- [Data]
'''

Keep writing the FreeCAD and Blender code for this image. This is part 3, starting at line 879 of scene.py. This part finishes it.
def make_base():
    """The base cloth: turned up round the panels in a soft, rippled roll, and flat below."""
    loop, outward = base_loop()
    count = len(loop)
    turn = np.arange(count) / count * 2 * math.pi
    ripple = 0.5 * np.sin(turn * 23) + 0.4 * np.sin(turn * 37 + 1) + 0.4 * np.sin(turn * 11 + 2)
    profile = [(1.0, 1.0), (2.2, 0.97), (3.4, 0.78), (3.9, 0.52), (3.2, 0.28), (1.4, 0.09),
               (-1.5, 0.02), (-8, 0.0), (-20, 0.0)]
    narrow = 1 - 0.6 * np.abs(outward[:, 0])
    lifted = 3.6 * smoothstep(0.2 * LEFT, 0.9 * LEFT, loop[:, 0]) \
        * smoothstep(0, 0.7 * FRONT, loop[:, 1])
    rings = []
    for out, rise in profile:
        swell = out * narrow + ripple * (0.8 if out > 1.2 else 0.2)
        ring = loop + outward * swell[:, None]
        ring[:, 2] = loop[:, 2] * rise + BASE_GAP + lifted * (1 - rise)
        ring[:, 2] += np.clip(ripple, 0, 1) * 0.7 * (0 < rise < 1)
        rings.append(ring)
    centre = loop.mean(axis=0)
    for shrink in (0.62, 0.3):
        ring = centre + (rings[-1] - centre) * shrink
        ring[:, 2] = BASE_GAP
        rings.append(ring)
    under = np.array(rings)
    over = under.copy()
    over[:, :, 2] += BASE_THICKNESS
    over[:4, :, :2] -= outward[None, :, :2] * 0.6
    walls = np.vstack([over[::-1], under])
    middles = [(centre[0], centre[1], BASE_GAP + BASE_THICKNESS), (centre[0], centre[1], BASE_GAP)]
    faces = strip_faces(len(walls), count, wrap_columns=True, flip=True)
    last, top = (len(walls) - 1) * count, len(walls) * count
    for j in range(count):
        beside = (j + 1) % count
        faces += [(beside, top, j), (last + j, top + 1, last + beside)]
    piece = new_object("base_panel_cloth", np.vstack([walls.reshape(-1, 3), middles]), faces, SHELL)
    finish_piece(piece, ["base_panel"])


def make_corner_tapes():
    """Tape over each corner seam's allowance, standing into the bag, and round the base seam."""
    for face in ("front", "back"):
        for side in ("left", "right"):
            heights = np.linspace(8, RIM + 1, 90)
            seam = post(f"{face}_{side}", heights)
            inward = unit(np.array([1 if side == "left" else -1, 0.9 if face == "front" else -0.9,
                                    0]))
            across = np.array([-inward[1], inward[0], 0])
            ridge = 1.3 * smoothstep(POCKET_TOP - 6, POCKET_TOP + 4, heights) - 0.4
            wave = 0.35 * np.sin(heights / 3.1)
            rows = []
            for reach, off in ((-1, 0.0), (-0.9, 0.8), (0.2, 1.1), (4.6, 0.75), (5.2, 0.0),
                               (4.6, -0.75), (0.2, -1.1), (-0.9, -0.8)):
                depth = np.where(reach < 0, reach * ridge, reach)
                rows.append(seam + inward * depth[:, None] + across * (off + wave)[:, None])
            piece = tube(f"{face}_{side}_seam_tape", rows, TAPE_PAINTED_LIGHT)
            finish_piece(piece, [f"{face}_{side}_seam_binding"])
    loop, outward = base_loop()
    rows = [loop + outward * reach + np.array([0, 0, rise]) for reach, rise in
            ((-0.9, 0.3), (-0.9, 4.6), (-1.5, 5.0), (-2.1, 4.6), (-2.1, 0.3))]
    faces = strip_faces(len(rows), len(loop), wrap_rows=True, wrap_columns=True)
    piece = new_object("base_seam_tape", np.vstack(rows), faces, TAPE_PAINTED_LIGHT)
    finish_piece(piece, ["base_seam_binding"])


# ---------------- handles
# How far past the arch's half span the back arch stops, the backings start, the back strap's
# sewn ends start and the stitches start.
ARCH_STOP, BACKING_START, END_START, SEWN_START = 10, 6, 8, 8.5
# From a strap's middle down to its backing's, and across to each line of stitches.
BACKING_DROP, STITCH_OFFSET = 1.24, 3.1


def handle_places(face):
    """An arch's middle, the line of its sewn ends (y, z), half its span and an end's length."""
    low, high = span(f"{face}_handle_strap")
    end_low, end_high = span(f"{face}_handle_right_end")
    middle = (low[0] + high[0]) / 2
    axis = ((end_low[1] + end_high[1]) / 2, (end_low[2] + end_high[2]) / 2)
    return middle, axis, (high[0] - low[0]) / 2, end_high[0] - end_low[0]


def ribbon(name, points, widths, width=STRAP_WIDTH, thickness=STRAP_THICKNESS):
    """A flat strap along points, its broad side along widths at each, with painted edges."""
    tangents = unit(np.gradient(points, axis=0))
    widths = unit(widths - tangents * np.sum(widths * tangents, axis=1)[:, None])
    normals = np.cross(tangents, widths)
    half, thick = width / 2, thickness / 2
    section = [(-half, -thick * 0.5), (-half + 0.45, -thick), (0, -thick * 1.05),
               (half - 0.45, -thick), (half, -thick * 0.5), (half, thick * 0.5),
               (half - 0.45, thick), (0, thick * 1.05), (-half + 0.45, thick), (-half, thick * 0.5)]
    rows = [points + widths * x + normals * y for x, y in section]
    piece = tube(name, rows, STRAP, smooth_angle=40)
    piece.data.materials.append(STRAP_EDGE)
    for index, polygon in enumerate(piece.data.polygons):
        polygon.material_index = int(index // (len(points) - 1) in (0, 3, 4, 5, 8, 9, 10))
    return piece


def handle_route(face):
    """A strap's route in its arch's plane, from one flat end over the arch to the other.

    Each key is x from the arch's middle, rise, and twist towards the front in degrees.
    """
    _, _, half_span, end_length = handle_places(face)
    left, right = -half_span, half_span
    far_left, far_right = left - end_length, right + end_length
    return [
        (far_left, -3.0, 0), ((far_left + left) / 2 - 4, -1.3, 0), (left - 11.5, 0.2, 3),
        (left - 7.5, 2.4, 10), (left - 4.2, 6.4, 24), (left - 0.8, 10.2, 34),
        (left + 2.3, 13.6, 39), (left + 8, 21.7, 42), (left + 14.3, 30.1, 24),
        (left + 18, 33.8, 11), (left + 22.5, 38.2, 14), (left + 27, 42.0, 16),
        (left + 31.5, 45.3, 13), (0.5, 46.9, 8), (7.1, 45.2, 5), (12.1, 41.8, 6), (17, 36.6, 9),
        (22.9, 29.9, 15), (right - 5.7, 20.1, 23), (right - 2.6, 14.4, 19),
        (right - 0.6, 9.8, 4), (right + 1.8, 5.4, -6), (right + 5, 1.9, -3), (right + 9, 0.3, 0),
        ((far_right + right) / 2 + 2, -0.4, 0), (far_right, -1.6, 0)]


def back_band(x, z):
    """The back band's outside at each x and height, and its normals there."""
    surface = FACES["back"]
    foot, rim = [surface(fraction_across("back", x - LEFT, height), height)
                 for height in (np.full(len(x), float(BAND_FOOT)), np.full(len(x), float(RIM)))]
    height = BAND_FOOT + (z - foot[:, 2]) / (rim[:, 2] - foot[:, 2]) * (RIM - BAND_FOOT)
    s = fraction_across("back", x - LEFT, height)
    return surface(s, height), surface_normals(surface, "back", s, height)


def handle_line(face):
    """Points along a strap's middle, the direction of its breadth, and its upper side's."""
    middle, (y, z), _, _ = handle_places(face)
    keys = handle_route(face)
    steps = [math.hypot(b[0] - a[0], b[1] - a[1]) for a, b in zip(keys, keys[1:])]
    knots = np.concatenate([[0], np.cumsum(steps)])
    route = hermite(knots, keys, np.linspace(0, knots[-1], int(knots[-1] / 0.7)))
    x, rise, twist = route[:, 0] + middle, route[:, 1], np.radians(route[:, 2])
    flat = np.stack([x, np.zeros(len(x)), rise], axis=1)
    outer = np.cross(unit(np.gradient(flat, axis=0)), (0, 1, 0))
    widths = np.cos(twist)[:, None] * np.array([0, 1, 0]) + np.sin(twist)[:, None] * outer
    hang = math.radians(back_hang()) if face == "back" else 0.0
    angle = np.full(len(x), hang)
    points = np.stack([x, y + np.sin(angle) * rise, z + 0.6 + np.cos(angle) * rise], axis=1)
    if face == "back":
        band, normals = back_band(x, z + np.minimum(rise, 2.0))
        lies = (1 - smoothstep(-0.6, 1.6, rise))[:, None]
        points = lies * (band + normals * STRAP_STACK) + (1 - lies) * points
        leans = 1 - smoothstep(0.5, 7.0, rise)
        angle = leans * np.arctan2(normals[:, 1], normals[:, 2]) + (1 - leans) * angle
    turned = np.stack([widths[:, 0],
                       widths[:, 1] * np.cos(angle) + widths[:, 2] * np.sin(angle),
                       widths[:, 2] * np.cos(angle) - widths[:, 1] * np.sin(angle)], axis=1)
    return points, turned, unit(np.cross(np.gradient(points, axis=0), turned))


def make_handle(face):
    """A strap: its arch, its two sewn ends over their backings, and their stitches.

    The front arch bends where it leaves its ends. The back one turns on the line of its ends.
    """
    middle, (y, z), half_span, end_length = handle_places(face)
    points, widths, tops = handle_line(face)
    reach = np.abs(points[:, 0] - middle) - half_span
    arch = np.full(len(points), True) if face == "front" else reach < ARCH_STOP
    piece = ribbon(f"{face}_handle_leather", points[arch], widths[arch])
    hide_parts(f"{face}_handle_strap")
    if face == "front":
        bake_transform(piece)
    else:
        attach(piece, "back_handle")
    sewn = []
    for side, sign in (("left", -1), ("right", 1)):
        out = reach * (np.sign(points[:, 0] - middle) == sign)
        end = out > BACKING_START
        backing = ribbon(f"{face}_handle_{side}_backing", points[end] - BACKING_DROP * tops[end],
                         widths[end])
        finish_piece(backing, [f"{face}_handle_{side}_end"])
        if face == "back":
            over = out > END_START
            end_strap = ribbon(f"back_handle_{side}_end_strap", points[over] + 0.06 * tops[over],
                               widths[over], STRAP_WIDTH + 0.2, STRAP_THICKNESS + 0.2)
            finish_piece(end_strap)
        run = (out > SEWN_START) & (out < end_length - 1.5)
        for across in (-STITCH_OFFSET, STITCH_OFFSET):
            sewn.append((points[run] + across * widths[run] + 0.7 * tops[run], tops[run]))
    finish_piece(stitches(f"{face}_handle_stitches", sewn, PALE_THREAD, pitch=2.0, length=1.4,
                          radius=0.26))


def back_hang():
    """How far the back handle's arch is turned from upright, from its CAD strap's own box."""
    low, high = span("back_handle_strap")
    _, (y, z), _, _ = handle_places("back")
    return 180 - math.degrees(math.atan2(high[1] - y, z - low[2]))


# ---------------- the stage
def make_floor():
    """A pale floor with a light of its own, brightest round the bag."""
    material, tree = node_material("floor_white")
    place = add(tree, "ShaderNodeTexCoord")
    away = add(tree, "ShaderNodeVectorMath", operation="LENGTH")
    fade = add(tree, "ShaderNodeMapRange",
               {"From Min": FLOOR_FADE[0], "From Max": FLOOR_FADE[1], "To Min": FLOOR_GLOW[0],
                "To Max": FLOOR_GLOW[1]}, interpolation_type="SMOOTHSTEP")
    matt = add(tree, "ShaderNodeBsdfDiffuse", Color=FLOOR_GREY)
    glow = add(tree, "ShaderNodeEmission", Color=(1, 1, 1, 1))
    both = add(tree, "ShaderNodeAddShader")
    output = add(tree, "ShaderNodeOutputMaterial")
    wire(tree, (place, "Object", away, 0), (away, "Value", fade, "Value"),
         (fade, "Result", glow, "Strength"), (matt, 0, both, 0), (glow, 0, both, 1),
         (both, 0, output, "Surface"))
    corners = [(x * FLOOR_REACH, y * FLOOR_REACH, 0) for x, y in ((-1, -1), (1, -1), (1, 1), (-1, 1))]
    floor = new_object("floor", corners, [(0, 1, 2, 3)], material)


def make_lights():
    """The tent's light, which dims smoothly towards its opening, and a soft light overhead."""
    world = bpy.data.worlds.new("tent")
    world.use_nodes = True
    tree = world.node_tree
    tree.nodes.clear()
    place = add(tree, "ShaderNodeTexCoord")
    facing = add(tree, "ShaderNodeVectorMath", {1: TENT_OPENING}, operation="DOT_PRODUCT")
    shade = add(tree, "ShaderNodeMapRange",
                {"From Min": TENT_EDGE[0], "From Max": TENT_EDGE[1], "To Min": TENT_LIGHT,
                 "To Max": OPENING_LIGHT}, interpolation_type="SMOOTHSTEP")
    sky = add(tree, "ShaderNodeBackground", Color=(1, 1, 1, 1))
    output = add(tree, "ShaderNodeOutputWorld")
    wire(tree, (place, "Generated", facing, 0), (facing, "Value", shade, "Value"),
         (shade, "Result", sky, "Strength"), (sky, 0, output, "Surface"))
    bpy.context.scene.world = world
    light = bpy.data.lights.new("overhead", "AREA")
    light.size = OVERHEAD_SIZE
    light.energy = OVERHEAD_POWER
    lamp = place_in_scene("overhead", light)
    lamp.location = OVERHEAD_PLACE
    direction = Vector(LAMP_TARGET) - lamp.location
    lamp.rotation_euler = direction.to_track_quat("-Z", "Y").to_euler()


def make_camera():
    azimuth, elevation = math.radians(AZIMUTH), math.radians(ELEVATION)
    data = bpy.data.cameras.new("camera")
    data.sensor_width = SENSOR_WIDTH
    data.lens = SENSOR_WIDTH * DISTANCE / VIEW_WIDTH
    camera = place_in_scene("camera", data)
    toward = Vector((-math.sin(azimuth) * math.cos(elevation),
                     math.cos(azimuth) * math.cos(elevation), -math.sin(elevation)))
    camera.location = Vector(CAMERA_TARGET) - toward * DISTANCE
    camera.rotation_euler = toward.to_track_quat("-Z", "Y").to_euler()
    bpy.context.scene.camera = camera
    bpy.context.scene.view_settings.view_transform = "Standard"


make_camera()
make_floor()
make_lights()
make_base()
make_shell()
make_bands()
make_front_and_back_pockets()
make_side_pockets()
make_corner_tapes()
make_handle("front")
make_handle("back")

'''
'''

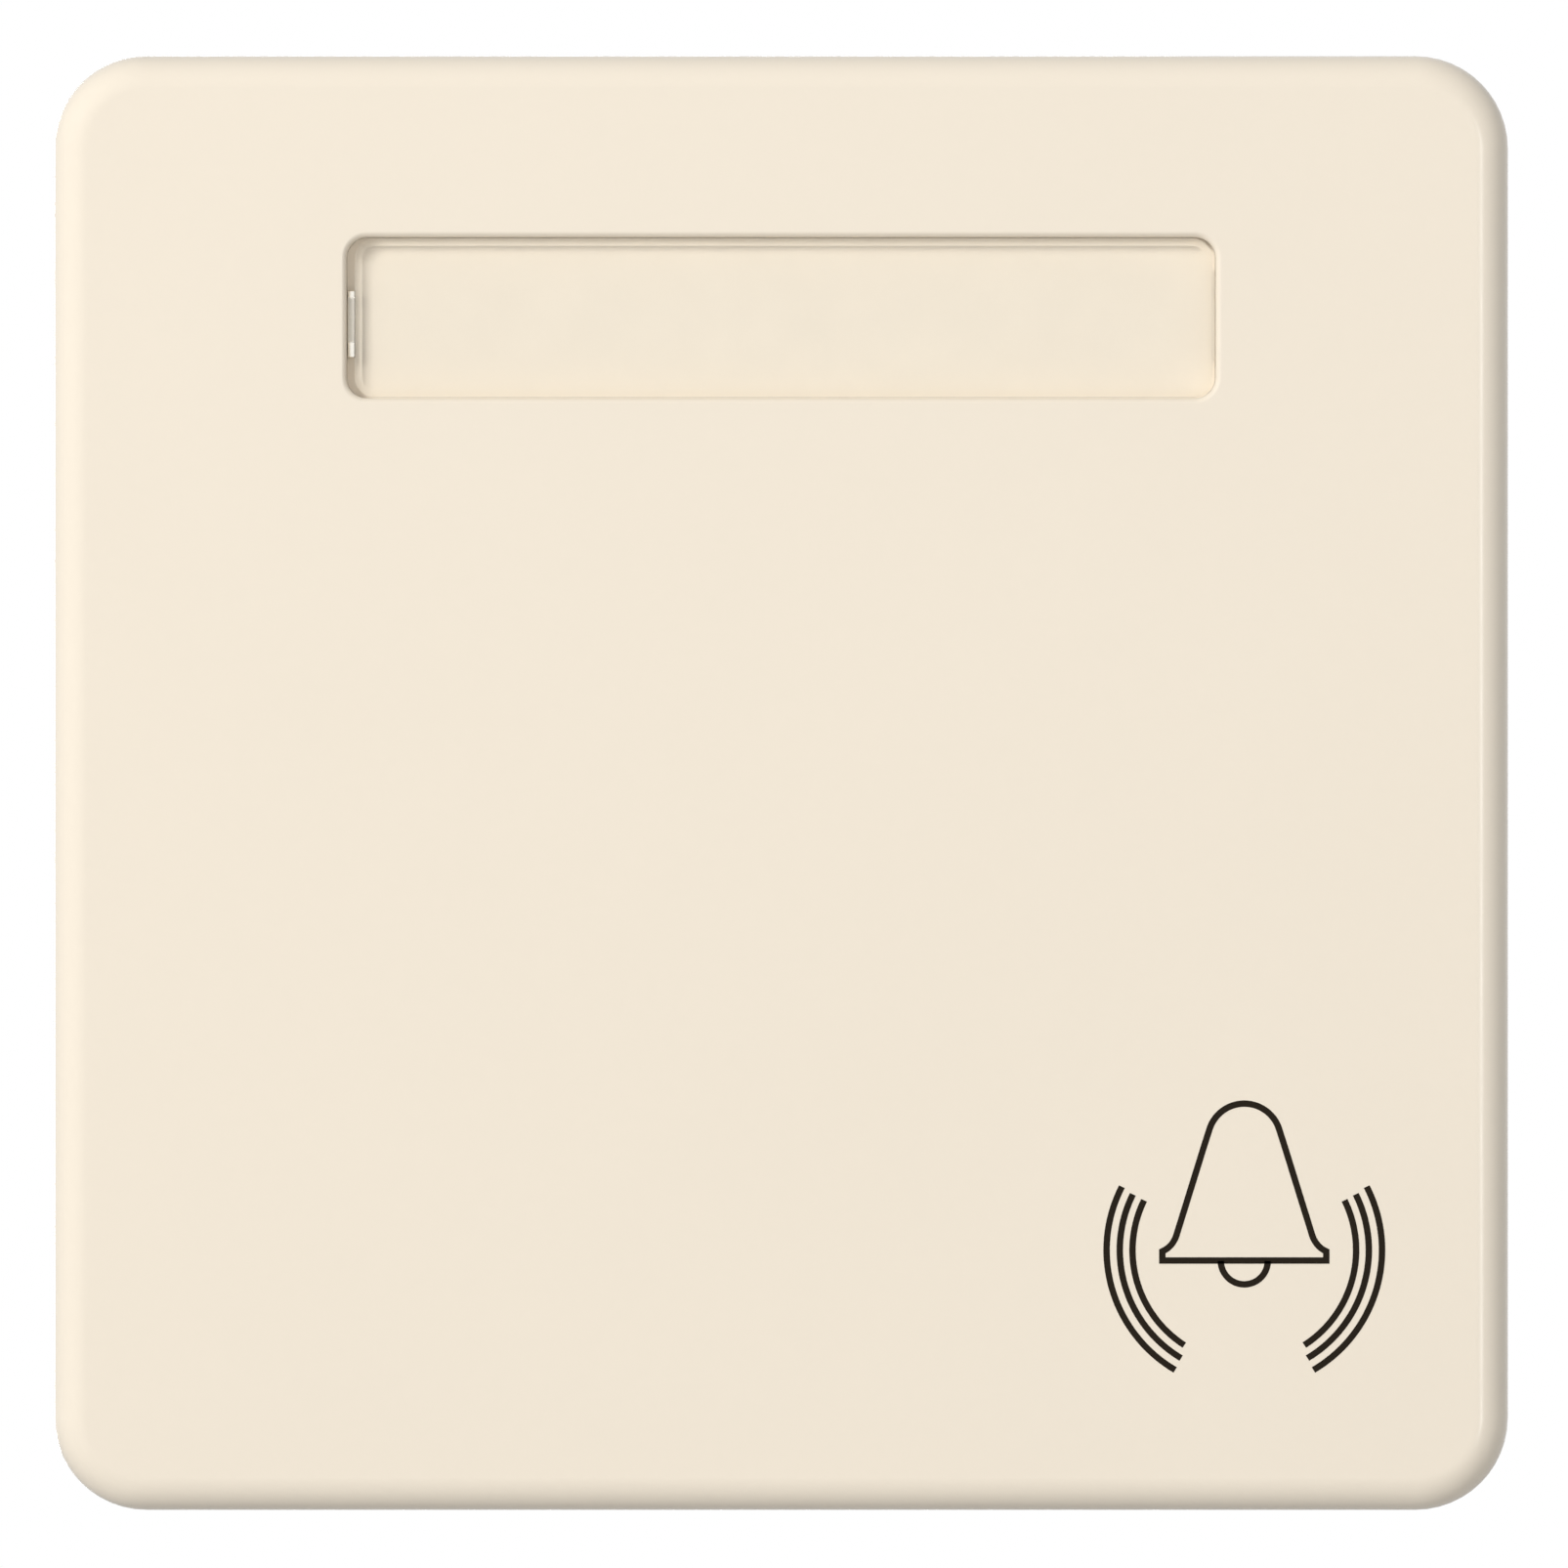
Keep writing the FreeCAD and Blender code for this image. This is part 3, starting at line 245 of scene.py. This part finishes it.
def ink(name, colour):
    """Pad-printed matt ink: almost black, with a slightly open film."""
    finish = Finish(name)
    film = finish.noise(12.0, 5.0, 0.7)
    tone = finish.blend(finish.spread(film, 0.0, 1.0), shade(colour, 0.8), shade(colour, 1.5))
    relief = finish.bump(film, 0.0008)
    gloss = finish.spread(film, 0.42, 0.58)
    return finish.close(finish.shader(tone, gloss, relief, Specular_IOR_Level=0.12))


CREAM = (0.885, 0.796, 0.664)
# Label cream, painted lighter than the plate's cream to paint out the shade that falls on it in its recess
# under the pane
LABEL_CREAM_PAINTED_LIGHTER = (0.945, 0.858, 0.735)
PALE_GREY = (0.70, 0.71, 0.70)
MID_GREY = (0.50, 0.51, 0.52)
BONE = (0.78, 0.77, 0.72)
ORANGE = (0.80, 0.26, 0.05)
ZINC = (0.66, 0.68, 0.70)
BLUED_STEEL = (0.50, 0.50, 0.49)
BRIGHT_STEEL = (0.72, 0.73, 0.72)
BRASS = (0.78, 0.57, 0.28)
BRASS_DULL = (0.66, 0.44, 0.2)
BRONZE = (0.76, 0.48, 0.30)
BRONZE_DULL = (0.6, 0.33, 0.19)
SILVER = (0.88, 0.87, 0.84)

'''
'''

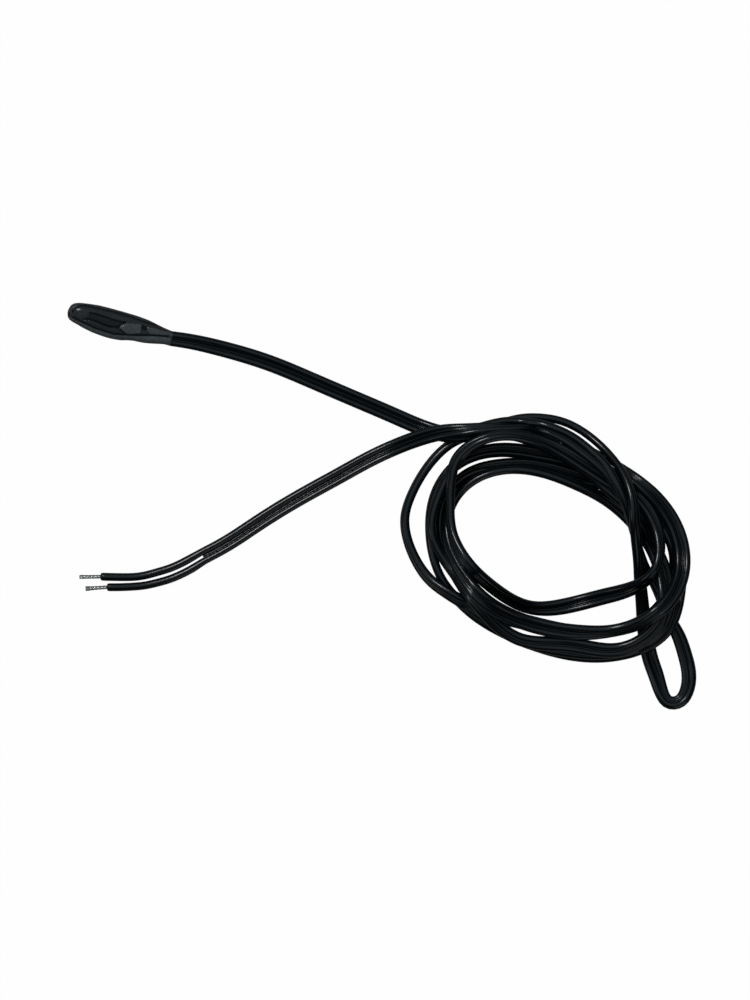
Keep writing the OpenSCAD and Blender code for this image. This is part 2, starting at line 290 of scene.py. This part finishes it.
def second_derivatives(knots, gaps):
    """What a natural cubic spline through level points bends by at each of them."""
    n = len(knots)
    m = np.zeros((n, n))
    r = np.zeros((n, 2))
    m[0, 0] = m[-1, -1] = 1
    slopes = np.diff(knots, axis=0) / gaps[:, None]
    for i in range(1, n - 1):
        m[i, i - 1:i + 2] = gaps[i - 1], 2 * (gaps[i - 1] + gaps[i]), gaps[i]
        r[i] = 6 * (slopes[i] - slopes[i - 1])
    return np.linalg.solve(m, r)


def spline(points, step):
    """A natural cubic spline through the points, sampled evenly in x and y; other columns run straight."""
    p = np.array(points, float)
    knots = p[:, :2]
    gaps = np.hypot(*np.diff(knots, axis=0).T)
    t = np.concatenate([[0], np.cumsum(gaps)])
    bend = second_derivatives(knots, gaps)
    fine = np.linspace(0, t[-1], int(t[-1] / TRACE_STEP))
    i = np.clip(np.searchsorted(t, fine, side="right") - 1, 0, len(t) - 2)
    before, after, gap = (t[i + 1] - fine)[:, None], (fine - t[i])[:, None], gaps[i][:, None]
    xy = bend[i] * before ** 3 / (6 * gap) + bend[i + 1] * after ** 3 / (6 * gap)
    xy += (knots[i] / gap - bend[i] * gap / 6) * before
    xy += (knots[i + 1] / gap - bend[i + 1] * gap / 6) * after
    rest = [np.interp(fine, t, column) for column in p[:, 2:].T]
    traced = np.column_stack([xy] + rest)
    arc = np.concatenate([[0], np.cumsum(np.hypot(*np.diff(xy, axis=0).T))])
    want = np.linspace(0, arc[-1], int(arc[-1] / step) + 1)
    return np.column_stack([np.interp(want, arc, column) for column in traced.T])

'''

- [Problem statement]
Above are the entries. Quote exactly the lines from the one bearing "Keep writing the OpenSCAD" through the one bearing "return np.column_stack([np.interp(want, arc, column)".

- [Problem solution]
Keep writing the OpenSCAD and Blender code for this image. This is part 2, starting at line 290 of scene.py. This part finishes it.
def second_derivatives(knots, gaps):
    """What a natural cubic spline through level points bends by at each of them."""
    n = len(knots)
    m = np.zeros((n, n))
    r = np.zeros((n, 2))
    m[0, 0] = m[-1, -1] = 1
    slopes = np.diff(knots, axis=0) / gaps[:, None]
    for i in range(1, n - 1):
        m[i, i - 1:i + 2] = gaps[i - 1], 2 * (gaps[i - 1] + gaps[i]), gaps[i]
        r[i] = 6 * (slopes[i] - slopes[i - 1])
    return np.linalg.solve(m, r)


def spline(points, step):
    """A natural cubic spline through the points, sampled evenly in x and y; other columns run straight."""
    p = np.array(points, float)
    knots = p[:, :2]
    gaps = np.hypot(*np.diff(knots, axis=0).T)
    t = np.concatenate([[0], np.cumsum(gaps)])
    bend = second_derivatives(knots, gaps)
    fine = np.linspace(0, t[-1], int(t[-1] / TRACE_STEP))
    i = np.clip(np.searchsorted(t, fine, side="right") - 1, 0, len(t) - 2)
    before, after, gap = (t[i + 1] - fine)[:, None], (fine - t[i])[:, None], gaps[i][:, None]
    xy = bend[i] * before ** 3 / (6 * gap) + bend[i + 1] * after ** 3 / (6 * gap)
    xy += (knots[i] / gap - bend[i] * gap / 6) * before
    xy += (knots[i + 1] / gap - bend[i + 1] * gap / 6) * after
    rest = [np.interp(fine, t, column) for column in p[:, 2:].T]
    traced = np.column_stack([xy] + rest)
    arc = np.concatenate([[0], np.cumsum(np.hypot(*np.diff(xy, axis=0).T))])
    want = np.linspace(0, arc[-1], int(arc[-1] / step) + 1)
    return np.column_stack([np.interp(want, arc, column) for column in traced.T])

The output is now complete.